● **DIRECTIONS FOR THIS TASK**:
Extract the complete listing and output it unchanged.
[BEGIN]
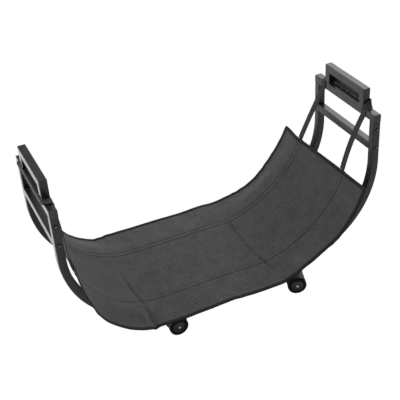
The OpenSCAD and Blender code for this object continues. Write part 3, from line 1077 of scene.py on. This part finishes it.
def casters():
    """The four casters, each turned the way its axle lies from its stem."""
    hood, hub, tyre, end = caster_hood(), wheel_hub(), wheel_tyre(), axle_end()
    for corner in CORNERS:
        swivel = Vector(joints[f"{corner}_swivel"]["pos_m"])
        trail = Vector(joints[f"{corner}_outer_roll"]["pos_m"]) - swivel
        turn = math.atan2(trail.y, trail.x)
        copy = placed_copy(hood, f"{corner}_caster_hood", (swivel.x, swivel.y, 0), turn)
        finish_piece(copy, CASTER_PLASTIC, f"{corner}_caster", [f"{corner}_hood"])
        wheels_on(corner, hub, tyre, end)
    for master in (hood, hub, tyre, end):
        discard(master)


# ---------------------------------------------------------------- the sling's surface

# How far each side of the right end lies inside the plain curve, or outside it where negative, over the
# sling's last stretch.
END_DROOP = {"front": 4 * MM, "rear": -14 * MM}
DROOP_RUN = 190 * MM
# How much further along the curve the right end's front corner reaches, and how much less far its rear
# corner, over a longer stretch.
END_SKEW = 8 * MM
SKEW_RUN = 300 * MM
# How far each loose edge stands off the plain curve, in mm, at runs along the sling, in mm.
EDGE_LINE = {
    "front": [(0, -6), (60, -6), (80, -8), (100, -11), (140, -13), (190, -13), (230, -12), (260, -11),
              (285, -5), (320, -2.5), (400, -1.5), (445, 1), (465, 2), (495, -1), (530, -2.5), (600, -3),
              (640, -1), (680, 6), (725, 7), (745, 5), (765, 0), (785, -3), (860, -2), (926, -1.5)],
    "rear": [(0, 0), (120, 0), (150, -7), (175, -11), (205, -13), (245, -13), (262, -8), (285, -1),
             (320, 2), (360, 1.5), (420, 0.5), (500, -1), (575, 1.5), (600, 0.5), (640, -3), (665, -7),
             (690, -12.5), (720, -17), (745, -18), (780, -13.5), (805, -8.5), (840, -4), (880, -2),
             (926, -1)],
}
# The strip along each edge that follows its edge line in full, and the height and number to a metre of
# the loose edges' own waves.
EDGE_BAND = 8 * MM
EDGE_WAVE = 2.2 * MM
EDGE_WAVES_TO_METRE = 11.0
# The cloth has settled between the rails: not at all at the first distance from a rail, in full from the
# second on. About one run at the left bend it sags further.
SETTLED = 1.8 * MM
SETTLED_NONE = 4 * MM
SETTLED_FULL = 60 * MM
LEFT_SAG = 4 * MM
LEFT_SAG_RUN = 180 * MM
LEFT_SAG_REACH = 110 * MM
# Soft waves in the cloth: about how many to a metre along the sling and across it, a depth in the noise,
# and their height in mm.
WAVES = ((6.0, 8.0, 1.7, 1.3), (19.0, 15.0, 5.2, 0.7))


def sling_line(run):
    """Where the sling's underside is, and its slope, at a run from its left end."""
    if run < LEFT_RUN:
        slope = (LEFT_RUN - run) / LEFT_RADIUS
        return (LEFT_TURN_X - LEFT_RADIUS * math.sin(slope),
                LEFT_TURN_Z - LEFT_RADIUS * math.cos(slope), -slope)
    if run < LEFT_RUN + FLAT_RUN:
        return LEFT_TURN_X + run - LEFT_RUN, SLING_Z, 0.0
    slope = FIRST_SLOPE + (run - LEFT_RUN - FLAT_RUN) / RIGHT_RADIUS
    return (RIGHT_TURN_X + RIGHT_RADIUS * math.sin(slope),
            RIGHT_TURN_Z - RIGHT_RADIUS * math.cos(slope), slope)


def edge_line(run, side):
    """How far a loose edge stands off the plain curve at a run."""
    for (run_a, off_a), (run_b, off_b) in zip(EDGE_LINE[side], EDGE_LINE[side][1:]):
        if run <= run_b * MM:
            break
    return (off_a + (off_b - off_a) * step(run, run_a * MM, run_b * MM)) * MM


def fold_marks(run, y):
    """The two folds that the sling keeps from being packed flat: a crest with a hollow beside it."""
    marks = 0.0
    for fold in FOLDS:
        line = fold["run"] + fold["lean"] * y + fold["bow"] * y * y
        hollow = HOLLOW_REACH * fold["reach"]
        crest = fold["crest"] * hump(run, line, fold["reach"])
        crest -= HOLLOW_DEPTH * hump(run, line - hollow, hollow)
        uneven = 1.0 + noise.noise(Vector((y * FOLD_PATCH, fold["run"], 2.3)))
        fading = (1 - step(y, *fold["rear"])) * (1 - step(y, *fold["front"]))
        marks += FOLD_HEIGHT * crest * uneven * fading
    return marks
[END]
● **RESULT OF THIS EXERCISE**:
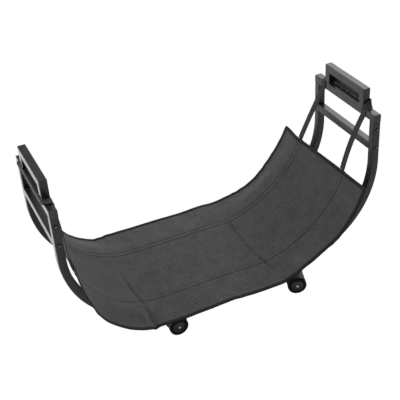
The OpenSCAD and Blender code for this object continues. Write part 3, from line 1077 of scene.py on. This part finishes it.
def casters():
    """The four casters, each turned the way its axle lies from its stem."""
    hood, hub, tyre, end = caster_hood(), wheel_hub(), wheel_tyre(), axle_end()
    for corner in CORNERS:
        swivel = Vector(joints[f"{corner}_swivel"]["pos_m"])
        trail = Vector(joints[f"{corner}_outer_roll"]["pos_m"]) - swivel
        turn = math.atan2(trail.y, trail.x)
        copy = placed_copy(hood, f"{corner}_caster_hood", (swivel.x, swivel.y, 0), turn)
        finish_piece(copy, CASTER_PLASTIC, f"{corner}_caster", [f"{corner}_hood"])
        wheels_on(corner, hub, tyre, end)
    for master in (hood, hub, tyre, end):
        discard(master)


# ---------------------------------------------------------------- the sling's surface

# How far each side of the right end lies inside the plain curve, or outside it where negative, over the
# sling's last stretch.
END_DROOP = {"front": 4 * MM, "rear": -14 * MM}
DROOP_RUN = 190 * MM
# How much further along the curve the right end's front corner reaches, and how much less far its rear
# corner, over a longer stretch.
END_SKEW = 8 * MM
SKEW_RUN = 300 * MM
# How far each loose edge stands off the plain curve, in mm, at runs along the sling, in mm.
EDGE_LINE = {
    "front": [(0, -6), (60, -6), (80, -8), (100, -11), (140, -13), (190, -13), (230, -12), (260, -11),
              (285, -5), (320, -2.5), (400, -1.5), (445, 1), (465, 2), (495, -1), (530, -2.5), (600, -3),
              (640, -1), (680, 6), (725, 7), (745, 5), (765, 0), (785, -3), (860, -2), (926, -1.5)],
    "rear": [(0, 0), (120, 0), (150, -7), (175, -11), (205, -13), (245, -13), (262, -8), (285, -1),
             (320, 2), (360, 1.5), (420, 0.5), (500, -1), (575, 1.5), (600, 0.5), (640, -3), (665, -7),
             (690, -12.5), (720, -17), (745, -18), (780, -13.5), (805, -8.5), (840, -4), (880, -2),
             (926, -1)],
}
# The strip along each edge that follows its edge line in full, and the height and number to a metre of
# the loose edges' own waves.
EDGE_BAND = 8 * MM
EDGE_WAVE = 2.2 * MM
EDGE_WAVES_TO_METRE = 11.0
# The cloth has settled between the rails: not at all at the first distance from a rail, in full from the
# second on. About one run at the left bend it sags further.
SETTLED = 1.8 * MM
SETTLED_NONE = 4 * MM
SETTLED_FULL = 60 * MM
LEFT_SAG = 4 * MM
LEFT_SAG_RUN = 180 * MM
LEFT_SAG_REACH = 110 * MM
# Soft waves in the cloth: about how many to a metre along the sling and across it, a depth in the noise,
# and their height in mm.
WAVES = ((6.0, 8.0, 1.7, 1.3), (19.0, 15.0, 5.2, 0.7))


def sling_line(run):
    """Where the sling's underside is, and its slope, at a run from its left end."""
    if run < LEFT_RUN:
        slope = (LEFT_RUN - run) / LEFT_RADIUS
        return (LEFT_TURN_X - LEFT_RADIUS * math.sin(slope),
                LEFT_TURN_Z - LEFT_RADIUS * math.cos(slope), -slope)
    if run < LEFT_RUN + FLAT_RUN:
        return LEFT_TURN_X + run - LEFT_RUN, SLING_Z, 0.0
    slope = FIRST_SLOPE + (run - LEFT_RUN - FLAT_RUN) / RIGHT_RADIUS
    return (RIGHT_TURN_X + RIGHT_RADIUS * math.sin(slope),
            RIGHT_TURN_Z - RIGHT_RADIUS * math.cos(slope), slope)


def edge_line(run, side):
    """How far a loose edge stands off the plain curve at a run."""
    for (run_a, off_a), (run_b, off_b) in zip(EDGE_LINE[side], EDGE_LINE[side][1:]):
        if run <= run_b * MM:
            break
    return (off_a + (off_b - off_a) * step(run, run_a * MM, run_b * MM)) * MM


def fold_marks(run, y):
    """The two folds that the sling keeps from being packed flat: a crest with a hollow beside it."""
    marks = 0.0
    for fold in FOLDS:
        line = fold["run"] + fold["lean"] * y + fold["bow"] * y * y
        hollow = HOLLOW_REACH * fold["reach"]
        crest = fold["crest"] * hump(run, line, fold["reach"])
        crest -= HOLLOW_DEPTH * hump(run, line - hollow, hollow)
        uneven = 1.0 + noise.noise(Vector((y * FOLD_PATCH, fold["run"], 2.3)))
        fading = (1 - step(y, *fold["rear"])) * (1 - step(y, *fold["front"]))
        marks += FOLD_HEIGHT * crest * uneven * fading
    return marks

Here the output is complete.